DATA FOR PROCESSING:

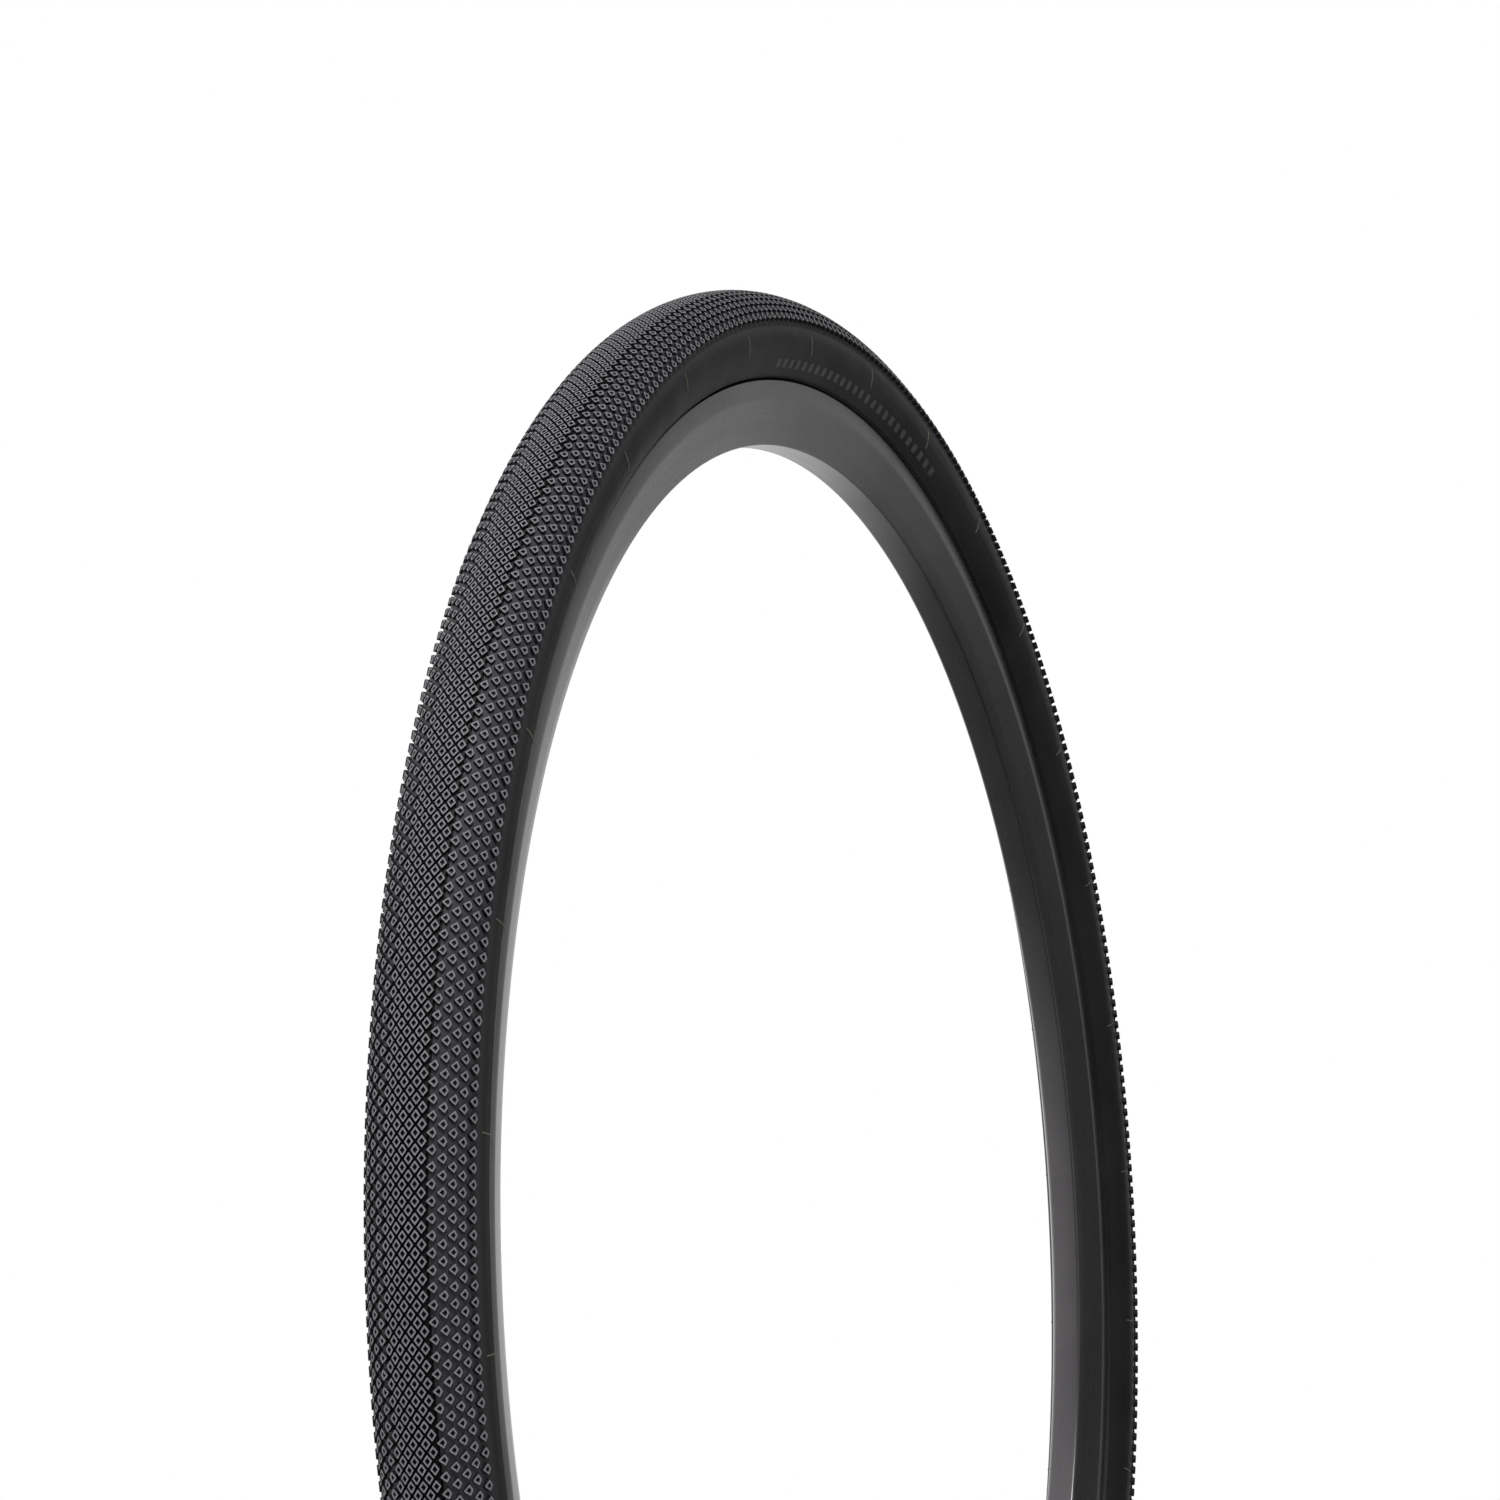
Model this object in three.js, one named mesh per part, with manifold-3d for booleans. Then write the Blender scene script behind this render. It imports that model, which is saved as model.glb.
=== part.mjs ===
// Bicycle gravel tire, 38-622 (700 x 38C), mounted and inflated on its rim with a Presta inner tube.
// Units are millimetres. The wheel centre is the origin, the axle runs along +Y and +Z is up.
// With +X forward the left side is +Y. The valve stands at the bottom and points up at the hub.

import * as THREE from 'three';
import { mergeVertices } from 'three/addons/utils/BufferGeometryUtils.js';
import Module from 'manifold-3d';

const wasm = await Module();
wasm.setup();

// ---- Driving dimensions -------------------------------------------------------------------------

// Every ring has the same flats, and each flat touches the true circle at its middle.
const ringSegments = 36;
const valveHoleSegments = 12;
const halfSegment = Math.PI / ringSegments;
const facetScale = 1 / Math.cos(halfSegment);
const gap = 0.3;
const drillOvershoot = 1;
const windowDepth = 40;

// The tire's section is an ellipse around this point of the wheel's radius.
const sectionRadius = 331.26;
const sectionStep = 25;
const treadHalfWidth = 19.65;
const treadHalfHeight = 19.19;
const knobHeight = 1.8;
const treadBase = 0.6;
const breakerThickness = 0.5;
const casingThickness = 1.0;
const tubeWall = 0.9;
const treadEdgeAngle = 75;
const crownFlatAngle = 10;
const breakerEdgeAngle = 50;
const sidewallTopAngle = 76.5;
const sidewallLipAngle = 140;
const sidewallFootAngle = 148;
const plyEdgeAngle = 150;

// The double-wall aluminium rim: spoke bed, slanted sides, upright flanges, bead seats and well.
const bedRadius = 293.65;
const bedHalfWidth = 5.5;
const flangeFootRadius = 309.96;
const flangeTopRadius = 317;
const rimHalfWidth = 11.13;
const flangeThickness = 1.6;
const seatRadius = 311;
const seatInnerEdge = 4.9;
const wellRadius = 308;
const wellHalfWidth = 4.2;
const bedThickness = 1.8;
const rimWall = 1.4;
const rimJointAngle = -24;
const rimSleeveLength = 34;

// The bead: a core in a pocket of the folded casing, with a chafer strip between it and the rim.
const chaferThickness = 0.5;
const plyFoldThickness = 0.6;
const beadPocketWidth = 2.6;
const beadCoreHeight = 2.6;
const foldTopRadius = 316.2;
const neckTopRadius = 316.2;

// The Presta valve, on an axis that runs from the tire's bottom towards the hub.
const tapeThickness = 0.5;
const tapeHalfWidth = 3.9;
const patchThickness = 1.0;
const patchHalfWidth = 3.6;
const patchLength = 30;
const stemRadius = 2.9;
const stemNeckRadius = 2.3;
const stemFootRadius = 3.1;
const stemFootThickness = 1.0;
const stemBoreRadius = 1.8;
const stemTop = -271;
const coreSocketRadius = 2.3;
const coreSocketDepth = 12;
const coreHeadRadius = 2.6;
const coreHeadHeight = 4.2;
const coreHeadFlats = 4.2;
const coreFlangeHeight = 1;
const coreBoreRadius = 0.95;
const plungerRadius = 0.65;
const plungerHeadRadius = 1.3;
const plungerHeadHeight = 0.8;
const plungerTop = -258.5;
const sealRadius = 1.5;
const sealHeight = 2.2;
const sealBevel = 0.3;
const tipNutRadius = 1.75;
const tipNutHeight = 3.0;
const lockNutRadius = 5.0;
const lockNutHeight = 3.5;
const lockNutBevel = 1;
const capRadius = 3.9;
const capBoreRadius = 3.2;
const capBottom = -277;
const capTop = -255.5;
const capTopThickness = 1.2;
const capTopRadius = 2.6;
const capTaperHeight = 6.5;

// ---- Derived sizes ------------------------------------------------------------------------------

// Depths below the knob tops at which the nested layers of the tire begin.
const sidewallDepth = knobHeight;
const treadInnerDepth = knobHeight + treadBase;
const breakerDepth = treadInnerDepth + gap;
const breakerInnerDepth = breakerDepth + breakerThickness;
const casingDepth = breakerInnerDepth + gap;
const casingInnerDepth = casingDepth + casingThickness;
const tubeDepth = casingInnerDepth + gap;
const tubeInnerDepth = tubeDepth + tubeWall;

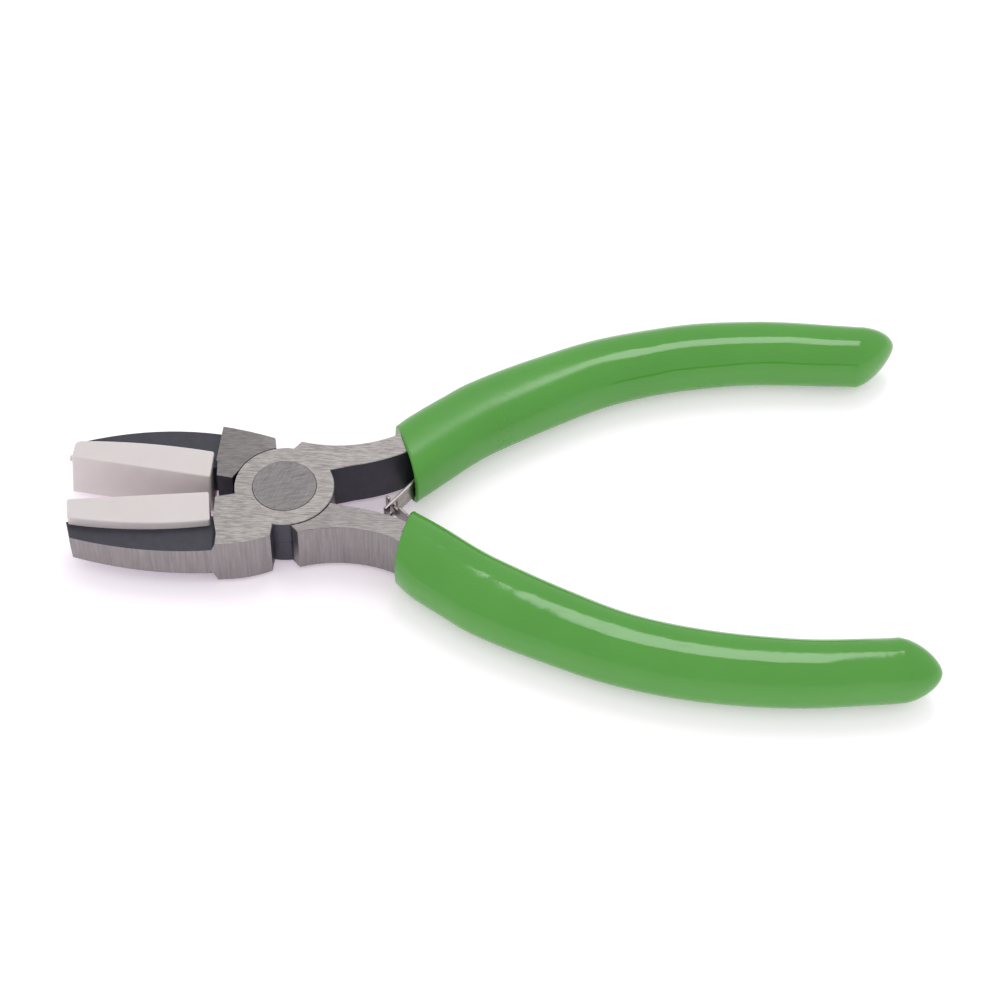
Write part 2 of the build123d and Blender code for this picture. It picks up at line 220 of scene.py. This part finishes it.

STATED TASK:
Each record should come back exactly as written.

RESULT FOR THIS TASK:
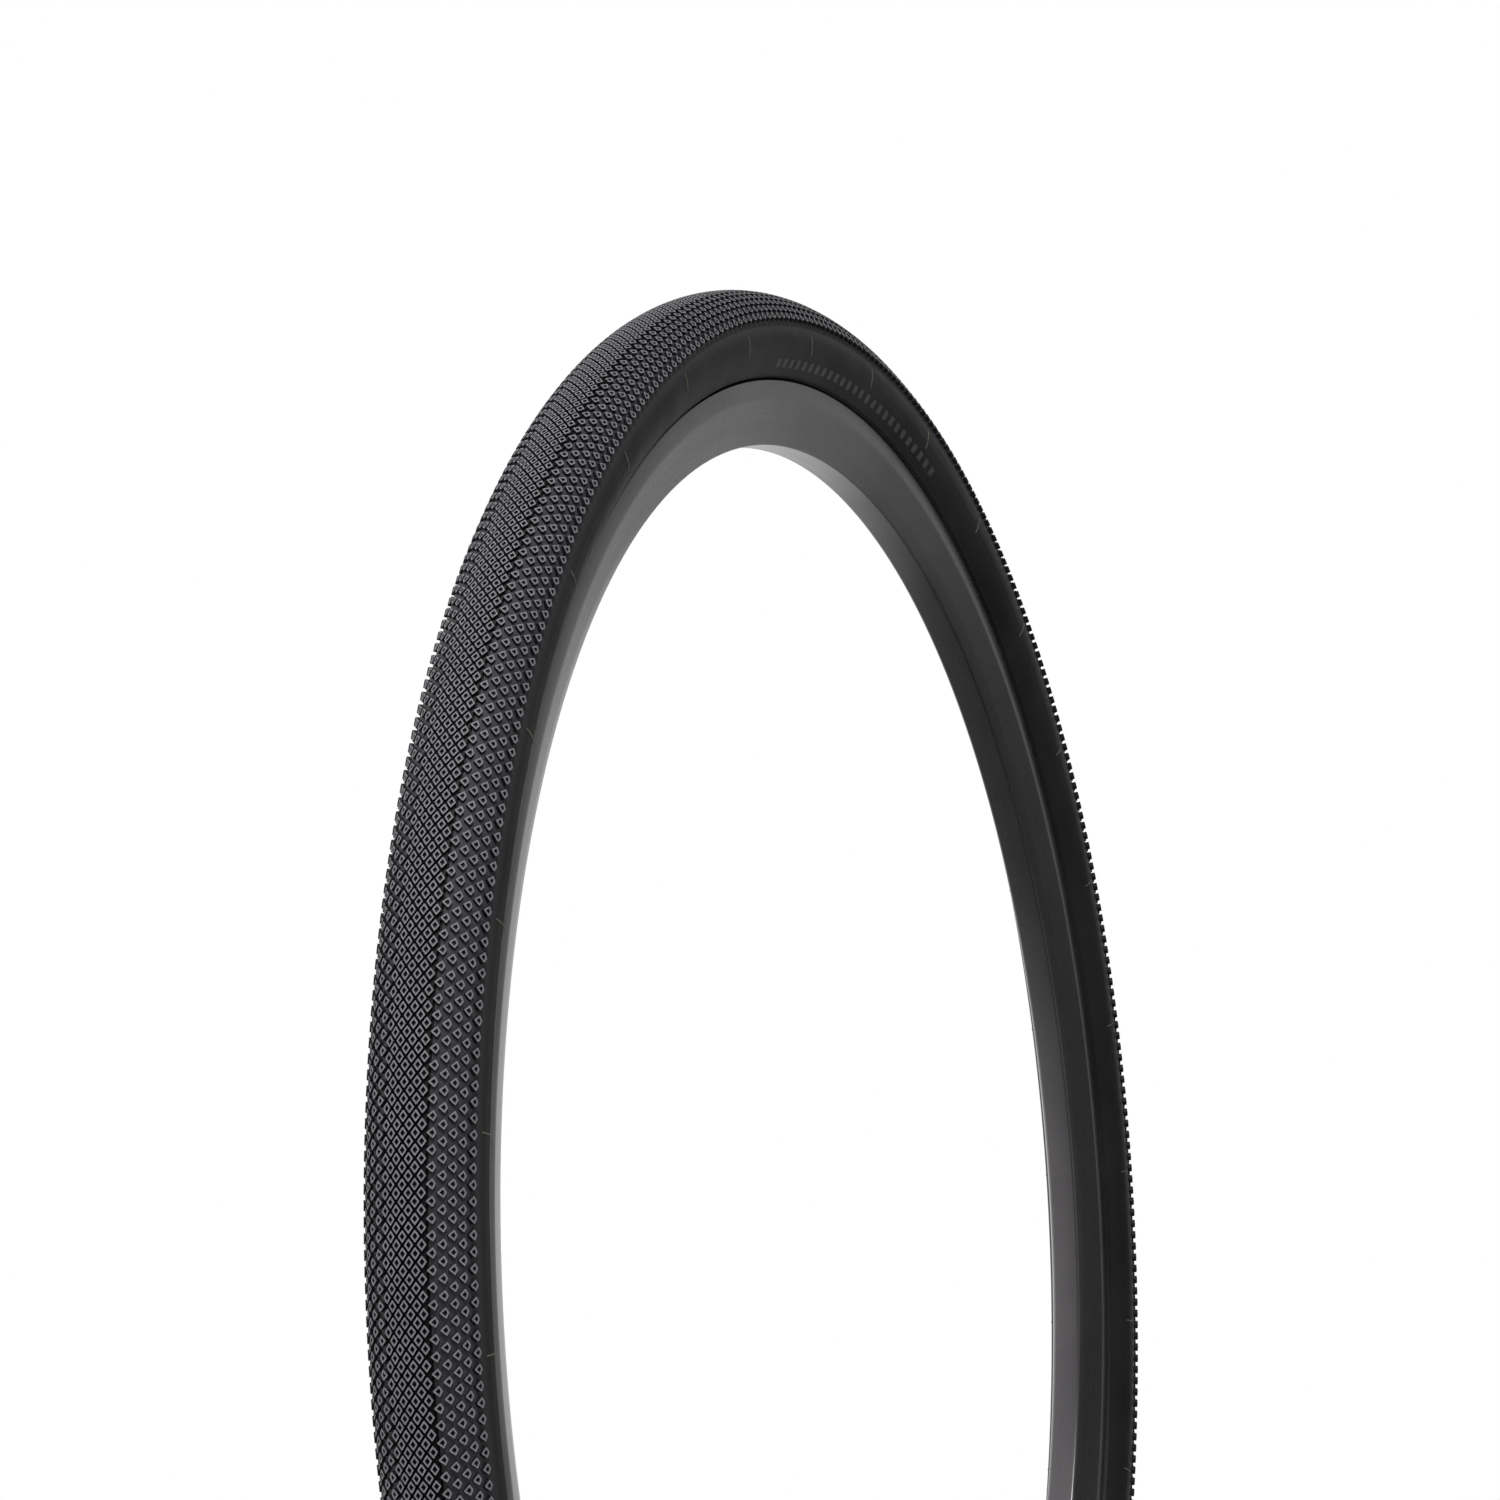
Model this object in three.js, one named mesh per part, with manifold-3d for booleans. Then write the Blender scene script behind this render. It imports that model, which is saved as model.glb.
=== part.mjs ===
// Bicycle gravel tire, 38-622 (700 x 38C), mounted and inflated on its rim with a Presta inner tube.
// Units are millimetres. The wheel centre is the origin, the axle runs along +Y and +Z is up.
// With +X forward the left side is +Y. The valve stands at the bottom and points up at the hub.

import * as THREE from 'three';
import { mergeVertices } from 'three/addons/utils/BufferGeometryUtils.js';
import Module from 'manifold-3d';

const wasm = await Module();
wasm.setup();

// ---- Driving dimensions -------------------------------------------------------------------------

// Every ring has the same flats, and each flat touches the true circle at its middle.
const ringSegments = 36;
const valveHoleSegments = 12;
const halfSegment = Math.PI / ringSegments;
const facetScale = 1 / Math.cos(halfSegment);
const gap = 0.3;
const drillOvershoot = 1;
const windowDepth = 40;

// The tire's section is an ellipse around this point of the wheel's radius.
const sectionRadius = 331.26;
const sectionStep = 25;
const treadHalfWidth = 19.65;
const treadHalfHeight = 19.19;
const knobHeight = 1.8;
const treadBase = 0.6;
const breakerThickness = 0.5;
const casingThickness = 1.0;
const tubeWall = 0.9;
const treadEdgeAngle = 75;
const crownFlatAngle = 10;
const breakerEdgeAngle = 50;
const sidewallTopAngle = 76.5;
const sidewallLipAngle = 140;
const sidewallFootAngle = 148;
const plyEdgeAngle = 150;

// The double-wall aluminium rim: spoke bed, slanted sides, upright flanges, bead seats and well.
const bedRadius = 293.65;
const bedHalfWidth = 5.5;
const flangeFootRadius = 309.96;
const flangeTopRadius = 317;
const rimHalfWidth = 11.13;
const flangeThickness = 1.6;
const seatRadius = 311;
const seatInnerEdge = 4.9;
const wellRadius = 308;
const wellHalfWidth = 4.2;
const bedThickness = 1.8;
const rimWall = 1.4;
const rimJointAngle = -24;
const rimSleeveLength = 34;

// The bead: a core in a pocket of the folded casing, with a chafer strip between it and the rim.
const chaferThickness = 0.5;
const plyFoldThickness = 0.6;
const beadPocketWidth = 2.6;
const beadCoreHeight = 2.6;
const foldTopRadius = 316.2;
const neckTopRadius = 316.2;

// The Presta valve, on an axis that runs from the tire's bottom towards the hub.
const tapeThickness = 0.5;
const tapeHalfWidth = 3.9;
const patchThickness = 1.0;
const patchHalfWidth = 3.6;
const patchLength = 30;
const stemRadius = 2.9;
const stemNeckRadius = 2.3;
const stemFootRadius = 3.1;
const stemFootThickness = 1.0;
const stemBoreRadius = 1.8;
const stemTop = -271;
const coreSocketRadius = 2.3;
const coreSocketDepth = 12;
const coreHeadRadius = 2.6;
const coreHeadHeight = 4.2;
const coreHeadFlats = 4.2;
const coreFlangeHeight = 1;
const coreBoreRadius = 0.95;
const plungerRadius = 0.65;
const plungerHeadRadius = 1.3;
const plungerHeadHeight = 0.8;
const plungerTop = -258.5;
const sealRadius = 1.5;
const sealHeight = 2.2;
const sealBevel = 0.3;
const tipNutRadius = 1.75;
const tipNutHeight = 3.0;
const lockNutRadius = 5.0;
const lockNutHeight = 3.5;
const lockNutBevel = 1;
const capRadius = 3.9;
const capBoreRadius = 3.2;
const capBottom = -277;
const capTop = -255.5;
const capTopThickness = 1.2;
const capTopRadius = 2.6;
const capTaperHeight = 6.5;

// ---- Derived sizes ------------------------------------------------------------------------------

// Depths below the knob tops at which the nested layers of the tire begin.
const sidewallDepth = knobHeight;
const treadInnerDepth = knobHeight + treadBase;
const breakerDepth = treadInnerDepth + gap;
const breakerInnerDepth = breakerDepth + breakerThickness;
const casingDepth = breakerInnerDepth + gap;
const casingInnerDepth = casingDepth + casingThickness;
const tubeDepth = casingInnerDepth + gap;
const tubeInnerDepth = tubeDepth + tubeWall;

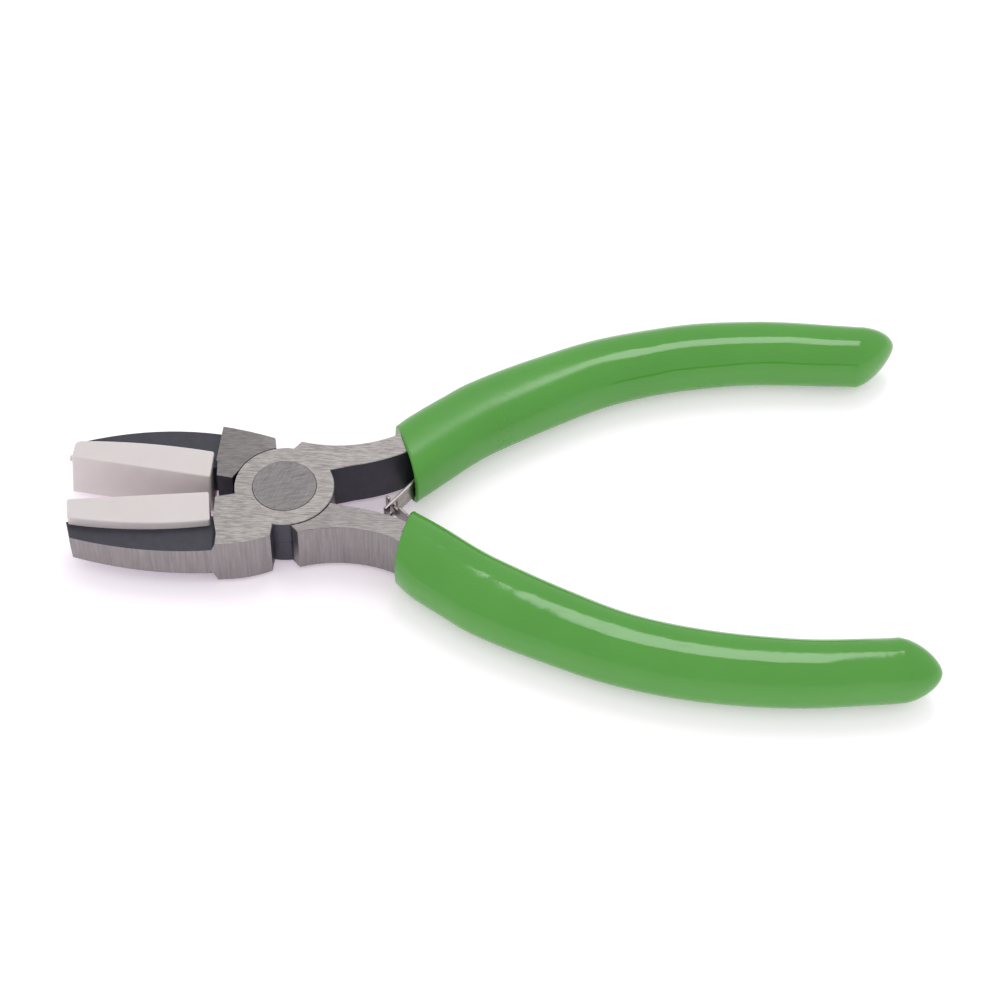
Write part 2 of the build123d and Blender code for this picture. It picks up at line 220 of scene.py. This part finishes it.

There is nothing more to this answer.